Comme le souligne très justement Frédéric Gimello-Mesplomb, dont on rappelle qu’il fut notamment l’auteur en 1998 de la biographie Georges Delerue : une vie et qui signe les commentaires (trop ?) succincts mais avisés du livret de la présente édition, il est peut-être bien temps d’opérer une «complète réévaluation» de la relation artistique entre de Broca et Delerue.

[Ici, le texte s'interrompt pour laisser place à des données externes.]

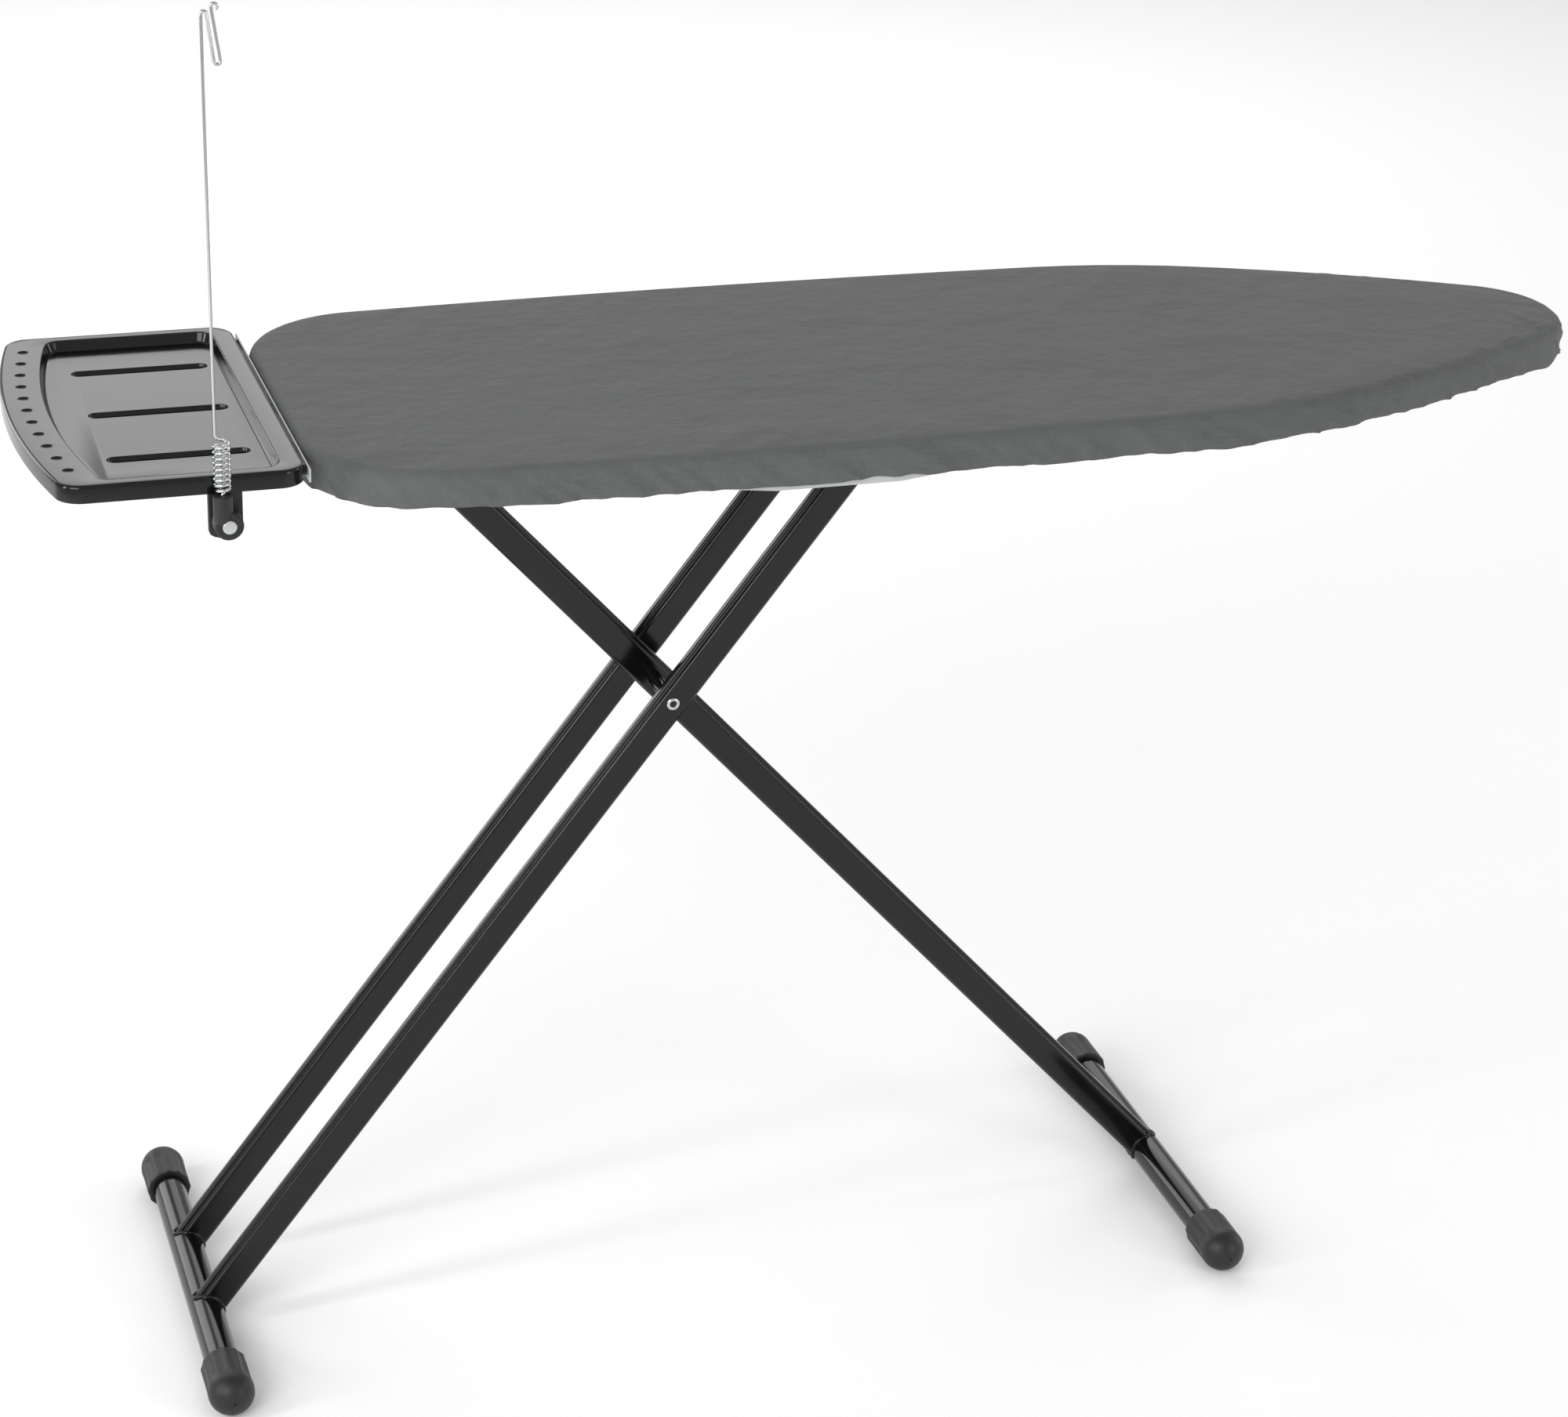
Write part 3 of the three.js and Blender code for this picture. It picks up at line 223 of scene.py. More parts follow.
def loose_object(name, bm):
    mesh = bpy.data.meshes.new(name)
    bm.to_mesh(mesh)
    bm.free()
    made = bpy.data.objects.new(name, mesh)
    bpy.context.scene.collection.objects.link(made)
    return made


def shade(obj, sharp_degrees):
    """Smooth shading that stays crisp at edges sharper than the angle."""
    obj.data.shade_smooth()
    obj.data.set_sharp_from_angle(angle=math.radians(sharp_degrees))


def piece(name, bm, body, material, stands_for=(), sharp_degrees=40):
    """Makes the mesh a piece of the object that rides on a body."""
    made = loose_object(name, bm)
    made.data.materials.append(material)
    shade(made, sharp_degrees)
    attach(made, body)
    if stands_for:
        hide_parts(*stands_for)
    return made


def add_bevel(obj, width, segments=2, degrees=35):
    bevel = obj.modifiers.new("Soft edges", "BEVEL")
    bevel.width = width
    bevel.segments = segments
    bevel.limit_method = "ANGLE"
    bevel.angle_limit = math.radians(degrees)
    bevel.harden_normals = True
    return bevel


def combine(obj, other_bm, operation):
    """Joins the other mesh to the object or cuts it away, and keeps the result."""
    other = loose_object("tool", other_bm)
    boolean = obj.modifiers.new("Combine", "BOOLEAN")
    boolean.operation = operation
    boolean.solver = "EXACT"
    boolean.object = other
    graph = bpy.context.evaluated_depsgraph_get()
    result = bpy.data.meshes.new_from_object(obj.evaluated_get(graph))
    obj.modifiers.remove(boolean)
    obj.data = result
    bpy.data.objects.remove(other)


def gathered(meshes):
    """Several closed meshes in one."""
    everything = bmesh.new()
    for bm in meshes:
        part = bpy.data.meshes.new("part")
        bm.to_mesh(part)
        bm.free()
        everything.from_mesh(part)
        bpy.data.meshes.remove(part)
    return everything


# ---------------------------------------------------------------- outlines


def arc_points(arc, spacing):
    """Points and outward directions along an arc whose angles run from +Y towards +X."""
    steps = max(2, round(abs(arc["to"] - arc["from"]) * arc["r"] / spacing))
    made = []
    for k in range(steps + 1):
        angle = arc["from"] + (arc["to"] - arc["from"]) * k / steps
        out = Vector((math.sin(angle), math.cos(angle), 0))
        made.append((Vector((arc["x"], arc["y"], 0)) + out * arc["r"], out))
    return made


def joined_arcs(arcs, spacing_of):
    """Points along arcs that follow one another, each with the spacing worked out for it."""
    joined = []
    for arc in arcs:
        points = arc_points(arc, spacing_of(arc))
        joined.extend(points if not joined else points[1:])
    return joined


def with_near_half(far):
    """Closed outline: the far half, then its mirror image."""
    near = [(Vector((p.x, -p.y, 0)), Vector((n.x, -n.y, 0))) for p, n in far[1:-1]]
    return far + near[::-1]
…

Si, au disque, celle-ci a sans nul doute été initiée chez nous il y a quelques années déjà sous l’égide de Stéphane Lerouge au travers de plusieurs volumes de sa collection Ecoutez le cinéma ! (dont deux excellentes et indispensables compilations intitulées Le cinéma de Philippe de Broca, chez Universal/Legacy), on ne peut que se réjouir aujourd’hui de voir rééditer dans une présentation complète et soignée une partition comme celle de L’Incorrigible, exhumant au passage une maquette inédite pour piano seul du thème d’amour et incluant les mélodies lyriques entendues in situ (au cours d’un récital d’abord, puis au détour d’un disque), signées elles aussi par le compositeur. Il ne reste qu’à espérer que d’autres titres de cette collaboration suivent bientôt et bénéficient à leur tour d’une (re)mise en lumière aussi accomplie.

 

Signalons enfin qu’un conséquent complément de programme nous permet également ici de redécouvrir avec un bonheur tout aussi franc la partition de Va voir maman, papa travaille, film réalisé par François Leterrier en 1978 et auquel Delerue apporte une fois de plus une sensibilité toute personnelle quoique plus ancrée dans son époque. Tout jeune label indépendant dont on s’est déjà largement fait l’écho de l’avènement dans nos colonnes, la chose étant suffisamment rare sur le marché français actuel pour ne pas susciter un enthousiasme raisonné, Music Box Records fait bel et bien montre dès sa première sortie d’un travail éditorial exemplaire. «Qu’importe le flacon pourvu qu’on ait l’ivresse» dit le dicton : sans doute, mais lorsque la finition est au rendez-vous sur tous les tableaux, voilà qui ne peut appeler qu’à de vifs et sincères encouragements.